A criança interior
Na parede de minha sala tem o quadro de uma criança sorridente, um garoto, usando uma ridícula camiseta xadrez, suja e rasgada embaixo do braço. O cabelo está todo despenteado e ele está até meio banguela, "porteirinha", melhor dizendo. Mesmo assim, ele sorri. Todo dia, olho de soslaio o retrato daquela criança. Evito fixar meu olhar naquele retrato, pois o desleixo da imagem do garoto não me apráz. Às vezes, até esqueço que ele existe. Mas sei que ele está lá. O garoto não se importa com a poeira, não se importa com as teias de aranha que, vez por outra, surgem. Ele continua sorrindo, apesar de meu desprezo. Dia desses, encarei o retrato do guri, que há tempos, se foi. Ele sorria, claro, mesmo contemplando o meu semblante preocupado com problemas, decepções, anseios, projetos etc. Mesmo desleixado como estava, o garoto ria e era feliz.
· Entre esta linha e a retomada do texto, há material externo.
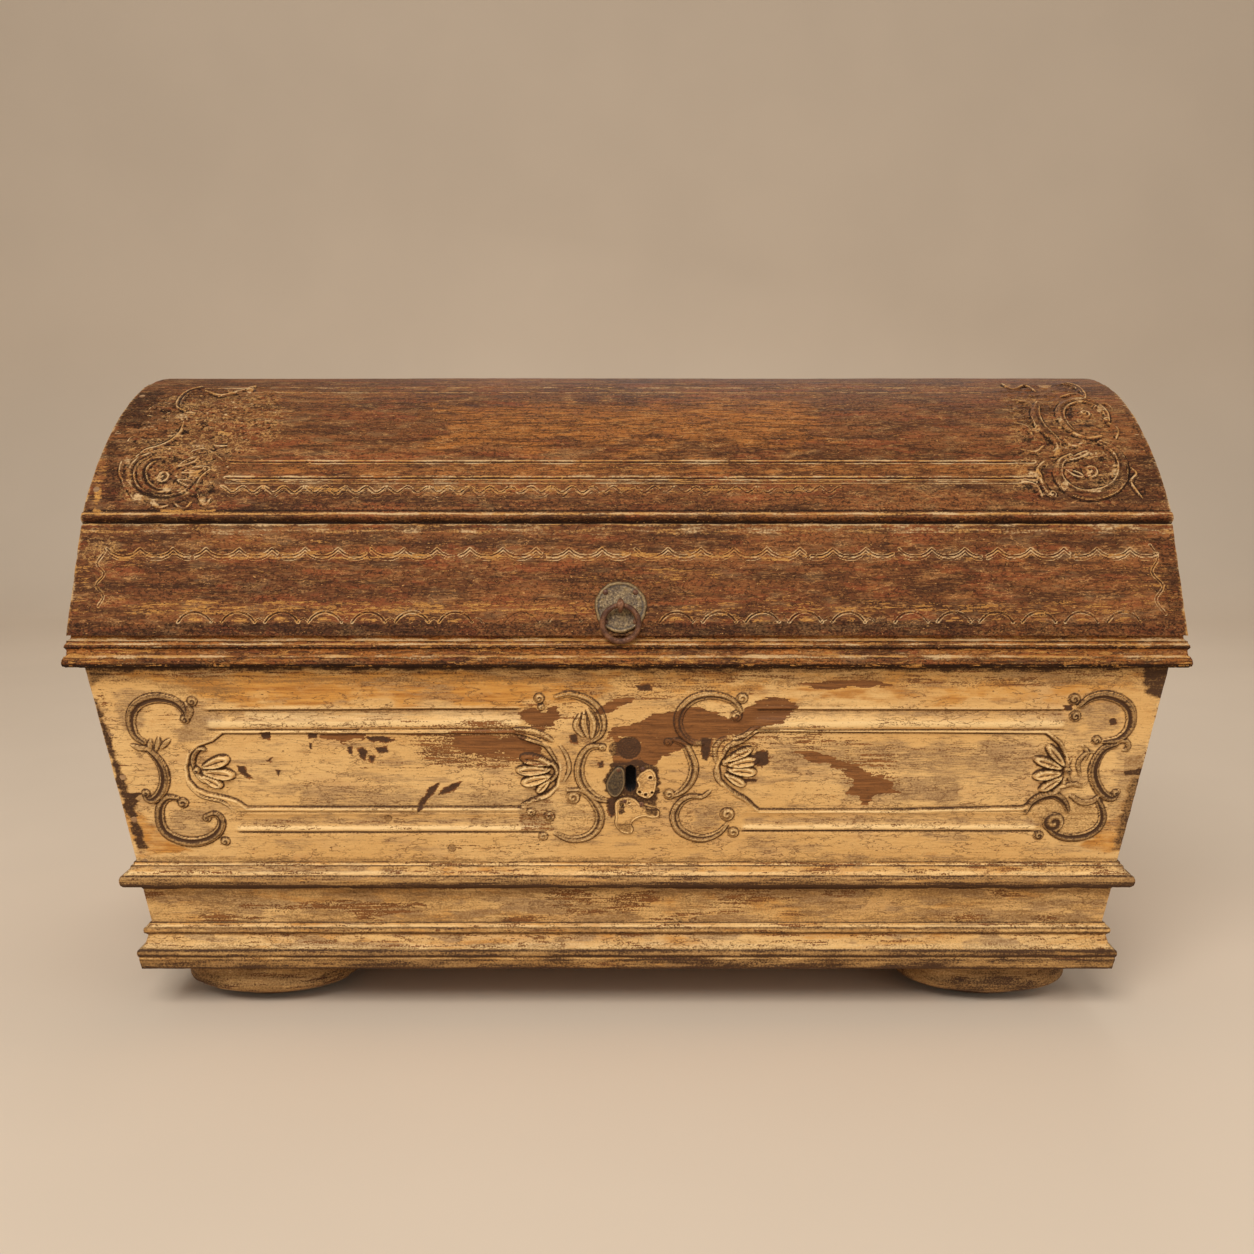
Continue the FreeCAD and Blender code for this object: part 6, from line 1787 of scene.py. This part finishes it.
def make_iron(name, vertices, faces, body, node):
    made = make_object(name, vertices, faces, (body, "iron", IRON), node,
                       {"wear_and_highlight": np.zeros(len(vertices))})
    face_outwards(made)


def make_ring():
    centre = sum(node_box("pull_ring")) / 2
    angles = circle(RING_POINTS)
    lean = np.array([0.0, math.sin(RING_LEAN), math.cos(RING_LEAN)])
    path = [centre + RING_RADIUS * (math.sin(a) * X_AXIS + math.cos(a) * lean) for a in angles]
    thin = 1 - 0.16 * np.clip(np.cos(angles), 0, 1) ** 4
    radii = RING_WIRE * thin[:, None] + forged(RING_POINTS, RING_TURNS, 151, 0.40, 9.0)
    make_iron("pull_ring_forged", tube(path, radii, RING_TURNS, True),
              hoop_faces(numbered(RING_POINTS, RING_TURNS)), "pull_ring", "pull_ring")


def make_ring_plate():
    rows, columns = PLATE_ROWS, PLATE_TURNS
    share = np.linspace(0, 1, rows)[:, None]
    turns = circle(columns)[None, :]
    outline = (0.985 + 0.012 * np.sin(3 * turns + 1) + 0.010 * np.sin(7 * turns)
               + 0.006 * np.sin(16 * turns))
    studs = 0.9 * np.clip(np.cos(PLATE_STUDS * turns), 0, 1) ** 2 * bell(share - 0.76, 0.07)
    crown = PLATE_RISE * (1 - 0.55 * np.clip((share - 0.93) / 0.07, 0, 1) ** 2)
    height = crown + studs + 1.6 * bell(share, 0.24) + 1.1 * bell(share - 0.92, 0.05)
    reach = PLATE_RADIUS * share * (1 + (outline - 1) * share ** 4)
    right, high = reach * np.cos(turns), reach * np.sin(turns)
    height = height + 0.5 * (rough(right / 9 + 20, high / 9 + 20, 161, 3) - 0.5)
    base = RING_PLACE + right[..., None] * X_AXIS + high[..., None] * SLANT.up
    points = base + height[..., None] * SLANT.normal
    vertices = np.vstack([points[0, :1], points[1:].reshape(-1, 3),
                          base[-1] - 0.2 * SLANT.normal])
    corner = 1 + numbered(rows, columns)
    after = np.roll(corner, -1, axis=1)
    faces = [[0, int(here), int(there)] for here, there in zip(corner[0], after[0])]
    faces += quads(corner[:-1], corner[1:], (after[:-1], after[1:]))
    faces.append(corner[-1, ::-1].tolist())
    share = np.concatenate([np.repeat(share[:, 0], columns)[columns - 1:], np.ones(columns)])
    uneven = rough(vertices[:, 0] / 9, vertices[:, 2] / 9, 163, 2)
    gutter = 0.8 * bell(share - 0.84, 0.035) + 0.7 * np.clip((share - 0.97) / 0.03, 0, 1)
    layers = {"wear_and_highlight": 0.45 * bell(share - 0.92, 0.05) * uneven, "grime_and_shade": gutter}
    face_outwards(make_object("ring_plate_forged", vertices, faces, ("lid", "iron", IRON_WORN),
                              "ring_plate", layers, len(faces) - 1))


def make_staple():
    """Eye that holds the ring, and its shank through the plate."""
    centre = RING_PLACE + EYE_STANDOFF * SLANT.normal
    angles = circle(EYE_POINTS)
    path = [centre + EYE_RADIUS * (math.cos(a) * SLANT.normal + math.sin(a) * SLANT.up)
            for a in angles]
    knob = 2.6 * bell(np.minimum(angles, 2 * math.pi - angles), 0.9)
    radii = (EYE_WIRE + knob[:, None] * np.cos(circle(EYE_TURNS)) ** 2
             + forged(EYE_POINTS, EYE_TURNS, 171, 0.12, 5.0))
    faces = hoop_faces(numbered(EYE_POINTS, EYE_TURNS))
    shank = [centre - (EYE_RADIUS + run) * SLANT.normal
             for run in np.linspace(-0.6, 8.5, SHANK_POINTS)]
    wide = np.interp(np.linspace(0, 1, SHANK_POINTS), [0, 0.3, 0.75, 1.0], [2.5, 2.7, 3.2, 4.2])
    corner = EYE_POINTS * EYE_TURNS + numbered(SHANK_POINTS, EYE_TURNS)
    faces += drum(corner) + [corner[0, ::-1].tolist(), corner[-1].tolist()]
    vertices = np.vstack([tube(path, radii, EYE_TURNS, True),
                          tube(shank, np.repeat(wide[:, None], EYE_TURNS, axis=1), EYE_TURNS)])
    make_iron("ring_eye_forged", vertices, faces, "lid", "ring_staple")


# Keyhole plate: a dark lobe left of the slot, and two lobes covered in cream paint

KEY_PLATE_PITCH = 0.5
DARK_LOBE_PIXELS = [(615.6, 767), (610, 773.5), (605.8, 782), (606.5, 789), (610.5, 795),
                    (616.5, 796.5),
                    (621.5, 792.5), (625, 785), (625.4, 777.5), (624.6, 770), (621, 766)]
RIGHT_LOBE_PIXELS = [(635.8, 779), (639, 773.5), (645, 769), (651, 768), (655.5, 772.5),
                     (657, 780), (656, 788),
                     (653.5, 794), (648.5, 798), (640.5, 796), (635.5, 791.5), (638, 785)]
LOW_LOBE_PIXELS = [(619.4, 797.5), (627.5, 796), (635, 798), (641, 803.7), (647.5, 806),
                   (655, 807.5), (660, 811),
                   (658.7, 816), (652.5, 817.5), (643.7, 816), (636, 818.7), (631.9, 823.7),
                   (633.7, 828.7),
                   (631, 833), (623.7, 832.5), (617.5, 828.7), (614.4, 822.5), (615, 816),
                   (614.4, 805), (616, 800)]
RIGHT_HOLES_PIXELS = [((650.4, 776.9), 2.6), ((639.6, 791.3), 2.3), ((645.6, 793.8), 2.3),
                      ((652, 791.8), 2.0)]
LOW_HOLES_PIXELS = [((622, 804), 2.4), ((629, 802), 1.6)]
RIGHT_STAINS_PIXELS = [([(640, 776), (645, 774), (646, 784), (640, 786)], 0.30, 4.0)]
LOW_STAINS_PIXELS = [([(619, 800), (624, 798), (625, 812), (619, 814)], 0.85, 3.0),
              ([(645, 806), (659, 808), (657, 815), (646, 813)], 0.85, 3.0),
              ([(616, 822), (632, 821), (631, 832), (618, 830)], 0.60, 4.0)]


def cut_plate(name, pixels, holes, stains, material, seed):
    """Thin plate on the chest front, cut to an outline, with rimmed holes through it."""
    outline = smooth(np.array([FRONT.find(pixel) for pixel in pixels]), True, 4)
    low, high = outline.min(axis=0) - KEY_PLATE_PITCH, outline.max(axis=0) + KEY_PLATE_PITCH
    along, up = np.meshgrid(*[np.arange(low[axis], high[axis], KEY_PLATE_PITCH)
                              for axis in (0, 1)])
    relief = Relief(FRONT, along, up, seed)
    edge = -outside_by(outline, along, up)
    relief.height = 1.0 + 2.2 * np.sqrt(np.clip(1 - (1 - np.clip(edge / 2.4, 0, 1)) ** 2, 0, 1))
    relief.height += 0.8 * (relief.rough(7, 7, 0) - 0.5) + 0.5 * bell(edge - 1.6, 0.8)
    relief.layer["grime_and_shade"] = 0.95 * bell(edge, 1.1) + 0.5 * bell(edge - 3.6, 0.7)
    relief.layer["wear_and_highlight"] = 0.8 * bell(edge - 2.2, 0.8)
    for pixel, radius in holes:
        centre = FRONT.find(pixel)
        gap = np.hypot(along - centre[0], up - centre[1]) - radius
        edge = np.minimum(edge, gap)
        relief.height += 0.7 * bell(gap - 1.0, 0.8)
        relief.mark("wear_and_highlight", bell(gap - 1.0, 0.7))
    for area, strength, soft in stains:
        relief.patch(relief.at(area), "grime_and_shade", strength, soft, 1.2, (3, 3))
    middle = 0.25 * (edge[:-1, :-1] + edge[1:, :-1] + edge[:-1, 1:] + edge[1:, 1:])
    kept = np.pad(middle > 0, 1)
    corner = numbered(*along.shape)
    count = corner.size
    faces = []
    for row, column in zip(*np.nonzero(kept)):
        a, b = corner[row - 1, column - 1:column + 1].tolist()
        d, c = corner[row, column - 1:column + 1].tolist()
        faces += [[a, b, c, d], [a + count, d + count, c + count, b + count]]
        for beside, start, end in ((kept[row - 1, column], a, b), (kept[row, column + 1], b, c),
                                   (kept[row + 1, column], c, d), (kept[row, column - 1], d, a)):
            if not beside:
                faces.append([start + count, end + count, end, start])
    base = FRONT.points(along, up)
    top = base + relief.height[..., None] * FRONT.normal
    vertices = np.vstack([top.reshape(-1, 3), (base - 0.3 * FRONT.normal).reshape(-1, 3)])
    used, flat = np.unique(np.array([index for face in faces for index in face]),
                           return_inverse=True)
    faces = flat.reshape(-1, 4).tolist()
    layers = {key: np.tile(value.reshape(-1), 2)[used] for key, value in relief.layer.items()}
    make_object(name, vertices[used], faces, ("chest", "iron", material), "keyhole_plate", layers)


def make_keyhole_plates():
    cut_plate("keyhole_plate_left", DARK_LOBE_PIXELS, [], [(DARK_LOBE_PIXELS, 0.62, 5.0)],
              IRON_WORN, 191)
    cut_plate("keyhole_plate_right", RIGHT_LOBE_PIXELS, RIGHT_HOLES_PIXELS, RIGHT_STAINS_PIXELS,
              BODY_PAINT, 193)
    cut_plate("keyhole_plate_low", LOW_LOBE_PIXELS, LOW_HOLES_PIXELS, LOW_STAINS_PIXELS,
              BODY_PAINT, 197)


# Stage, in metres

FLOOR_HALF = 15.0
BACKDROP_DISTANCE = 4.5
BACKDROP_TOP = 9.0
BACKDROP_BEND = 1.2
FLOOR_COLOUR = linear(222, 202, 178)


def make_stage():
    start = BACKDROP_DISTANCE - BACKDROP_BEND
    section = [(-FLOOR_HALF, 0.0), (start, 0.0)]
    section += [(start + BACKDROP_BEND * math.sin(turn),
                 BACKDROP_BEND - BACKDROP_BEND * math.cos(turn))
                for turn in np.linspace(0.1, math.pi / 2, 14)]
    section.append((BACKDROP_DISTANCE, BACKDROP_TOP))
    vertices = [(x, y, z) for y, z in section for x in (-FLOOR_HALF, FLOOR_HALF)]
    faces = [[2 * i, 2 * i + 1, 2 * i + 3, 2 * i + 2] for i in range(len(section) - 1)]
    mesh = bpy.data.meshes.new("floor")
    mesh.from_pydata(vertices, [], faces)
    mesh.polygons.foreach_set("use_smooth", [True] * len(faces))
    made = Finish("pale_floor", 0.8)
    cloud = made.span(made.noise((1.5, 1.5, 1.5), 3, 0.5, 0.4), 0.3, 0.7)
    shade = tuple(value * 0.96 for value in FLOOR_COLOUR[:3]) + (1.0,)
    made.fill(made.shader, {"Base Color": made.mix(cloud, shade, FLOOR_COLOUR)})
    mesh.materials.append(made.material)
    add_to_scene("floor", mesh)


def area_light(name, place, target, size, power):
    data = bpy.data.lights.new(name, "AREA")
    data.shape = "RECTANGLE"
    data.size, data.size_y = size
    data.energy = power
    lamp = add_to_scene(name, data)
    lamp.location = place
    aim = Vector(np.array(target) - np.array(place))
    lamp.rotation_euler = aim.to_track_quat("-Z", "Y").to_euler()


def make_light():
    area_light("key_light", (-0.9, -3.2, 3.4), (0, 0, 0.4), (2.4, 1.8), 132)
    area_light("fill_light", (2.6, -2.6, 1.6), (0, 0, 0.4), (2.4, 2.0), 20)
    area_light("rear_light", (0.5, 3.0, 3.2), (0, 0, 0.5), (3.0, 2.0), 36)
    world = bpy.data.worlds.new("soft_world")
    world.use_nodes = True
    bpy.context.scene.world = world
    background = world.node_tree.nodes["Background"]
    background.inputs["Color"].default_value = (1.0, 0.98, 0.95, 1.0)
    background.inputs["Strength"].default_value = 0.42


# Making

make_camera()
make_stage()
make_light()
make_front()
make_slant()
make_dome_front()
make_plain_lid_boards()
make_plain_walls()
make_mouldings()
for place, foot in enumerate(("front_left", "front_right", "back_left", "back_right")):
    make_foot("foot_" + foot, 181 + place)
make_ring()
make_ring_plate()
make_staple()
make_keyhole_plates()
slots = {entry["node"]: entry["material_slot"] for entry in frame["record"]["subparts"]}
for node, carried in frame["nodes"].items():
    carried.data.materials.clear()
    carried.data.materials.append(SLOT_FINISHES[slots[node]])

bpy.context.scene.view_settings.view_transform = "Standard"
Ao contrário de mim, todo alinhado, com gel no cabelo, o sapato lustrado. Ele era feliz porque se lembrava de rir, de brincar, de festejar cada uma de suas conquistas. E elas não eram muitas, nem tão ambiciosas. Ele ficava feliz por um doce, por ver um desenho na TV, por andar de carroça, por catar pitanga no mato, por jogar bola...
Dizem que não importa o tempo que se viva, todos preservamos a nossa criança interior. Porém, muitas vezes, escondemos ela em um porão, nos recônditos de nossa mente. Foi o que eu fiz com a criança que fui Ingrato, aprisionei-a. O fato de evitar olhar para o quadro era uma forma de não querer me lembrar que, até bem pouco tempo atrás, ainda preservava parte da inocência daquele guri sorridente e banguela. Que era capaz de me contentar com pouco, de celebrar minhas conquistas, de me emocionar. E assim, uma criança de 05 anos me deu uma grande lição. Não importa o exterior, podemos ser felizes, se estivermos em paz com o que somos. E não importa quantos anos se tenha, não é desculpa para perder a inocência e aprisionar a nossa criança interior.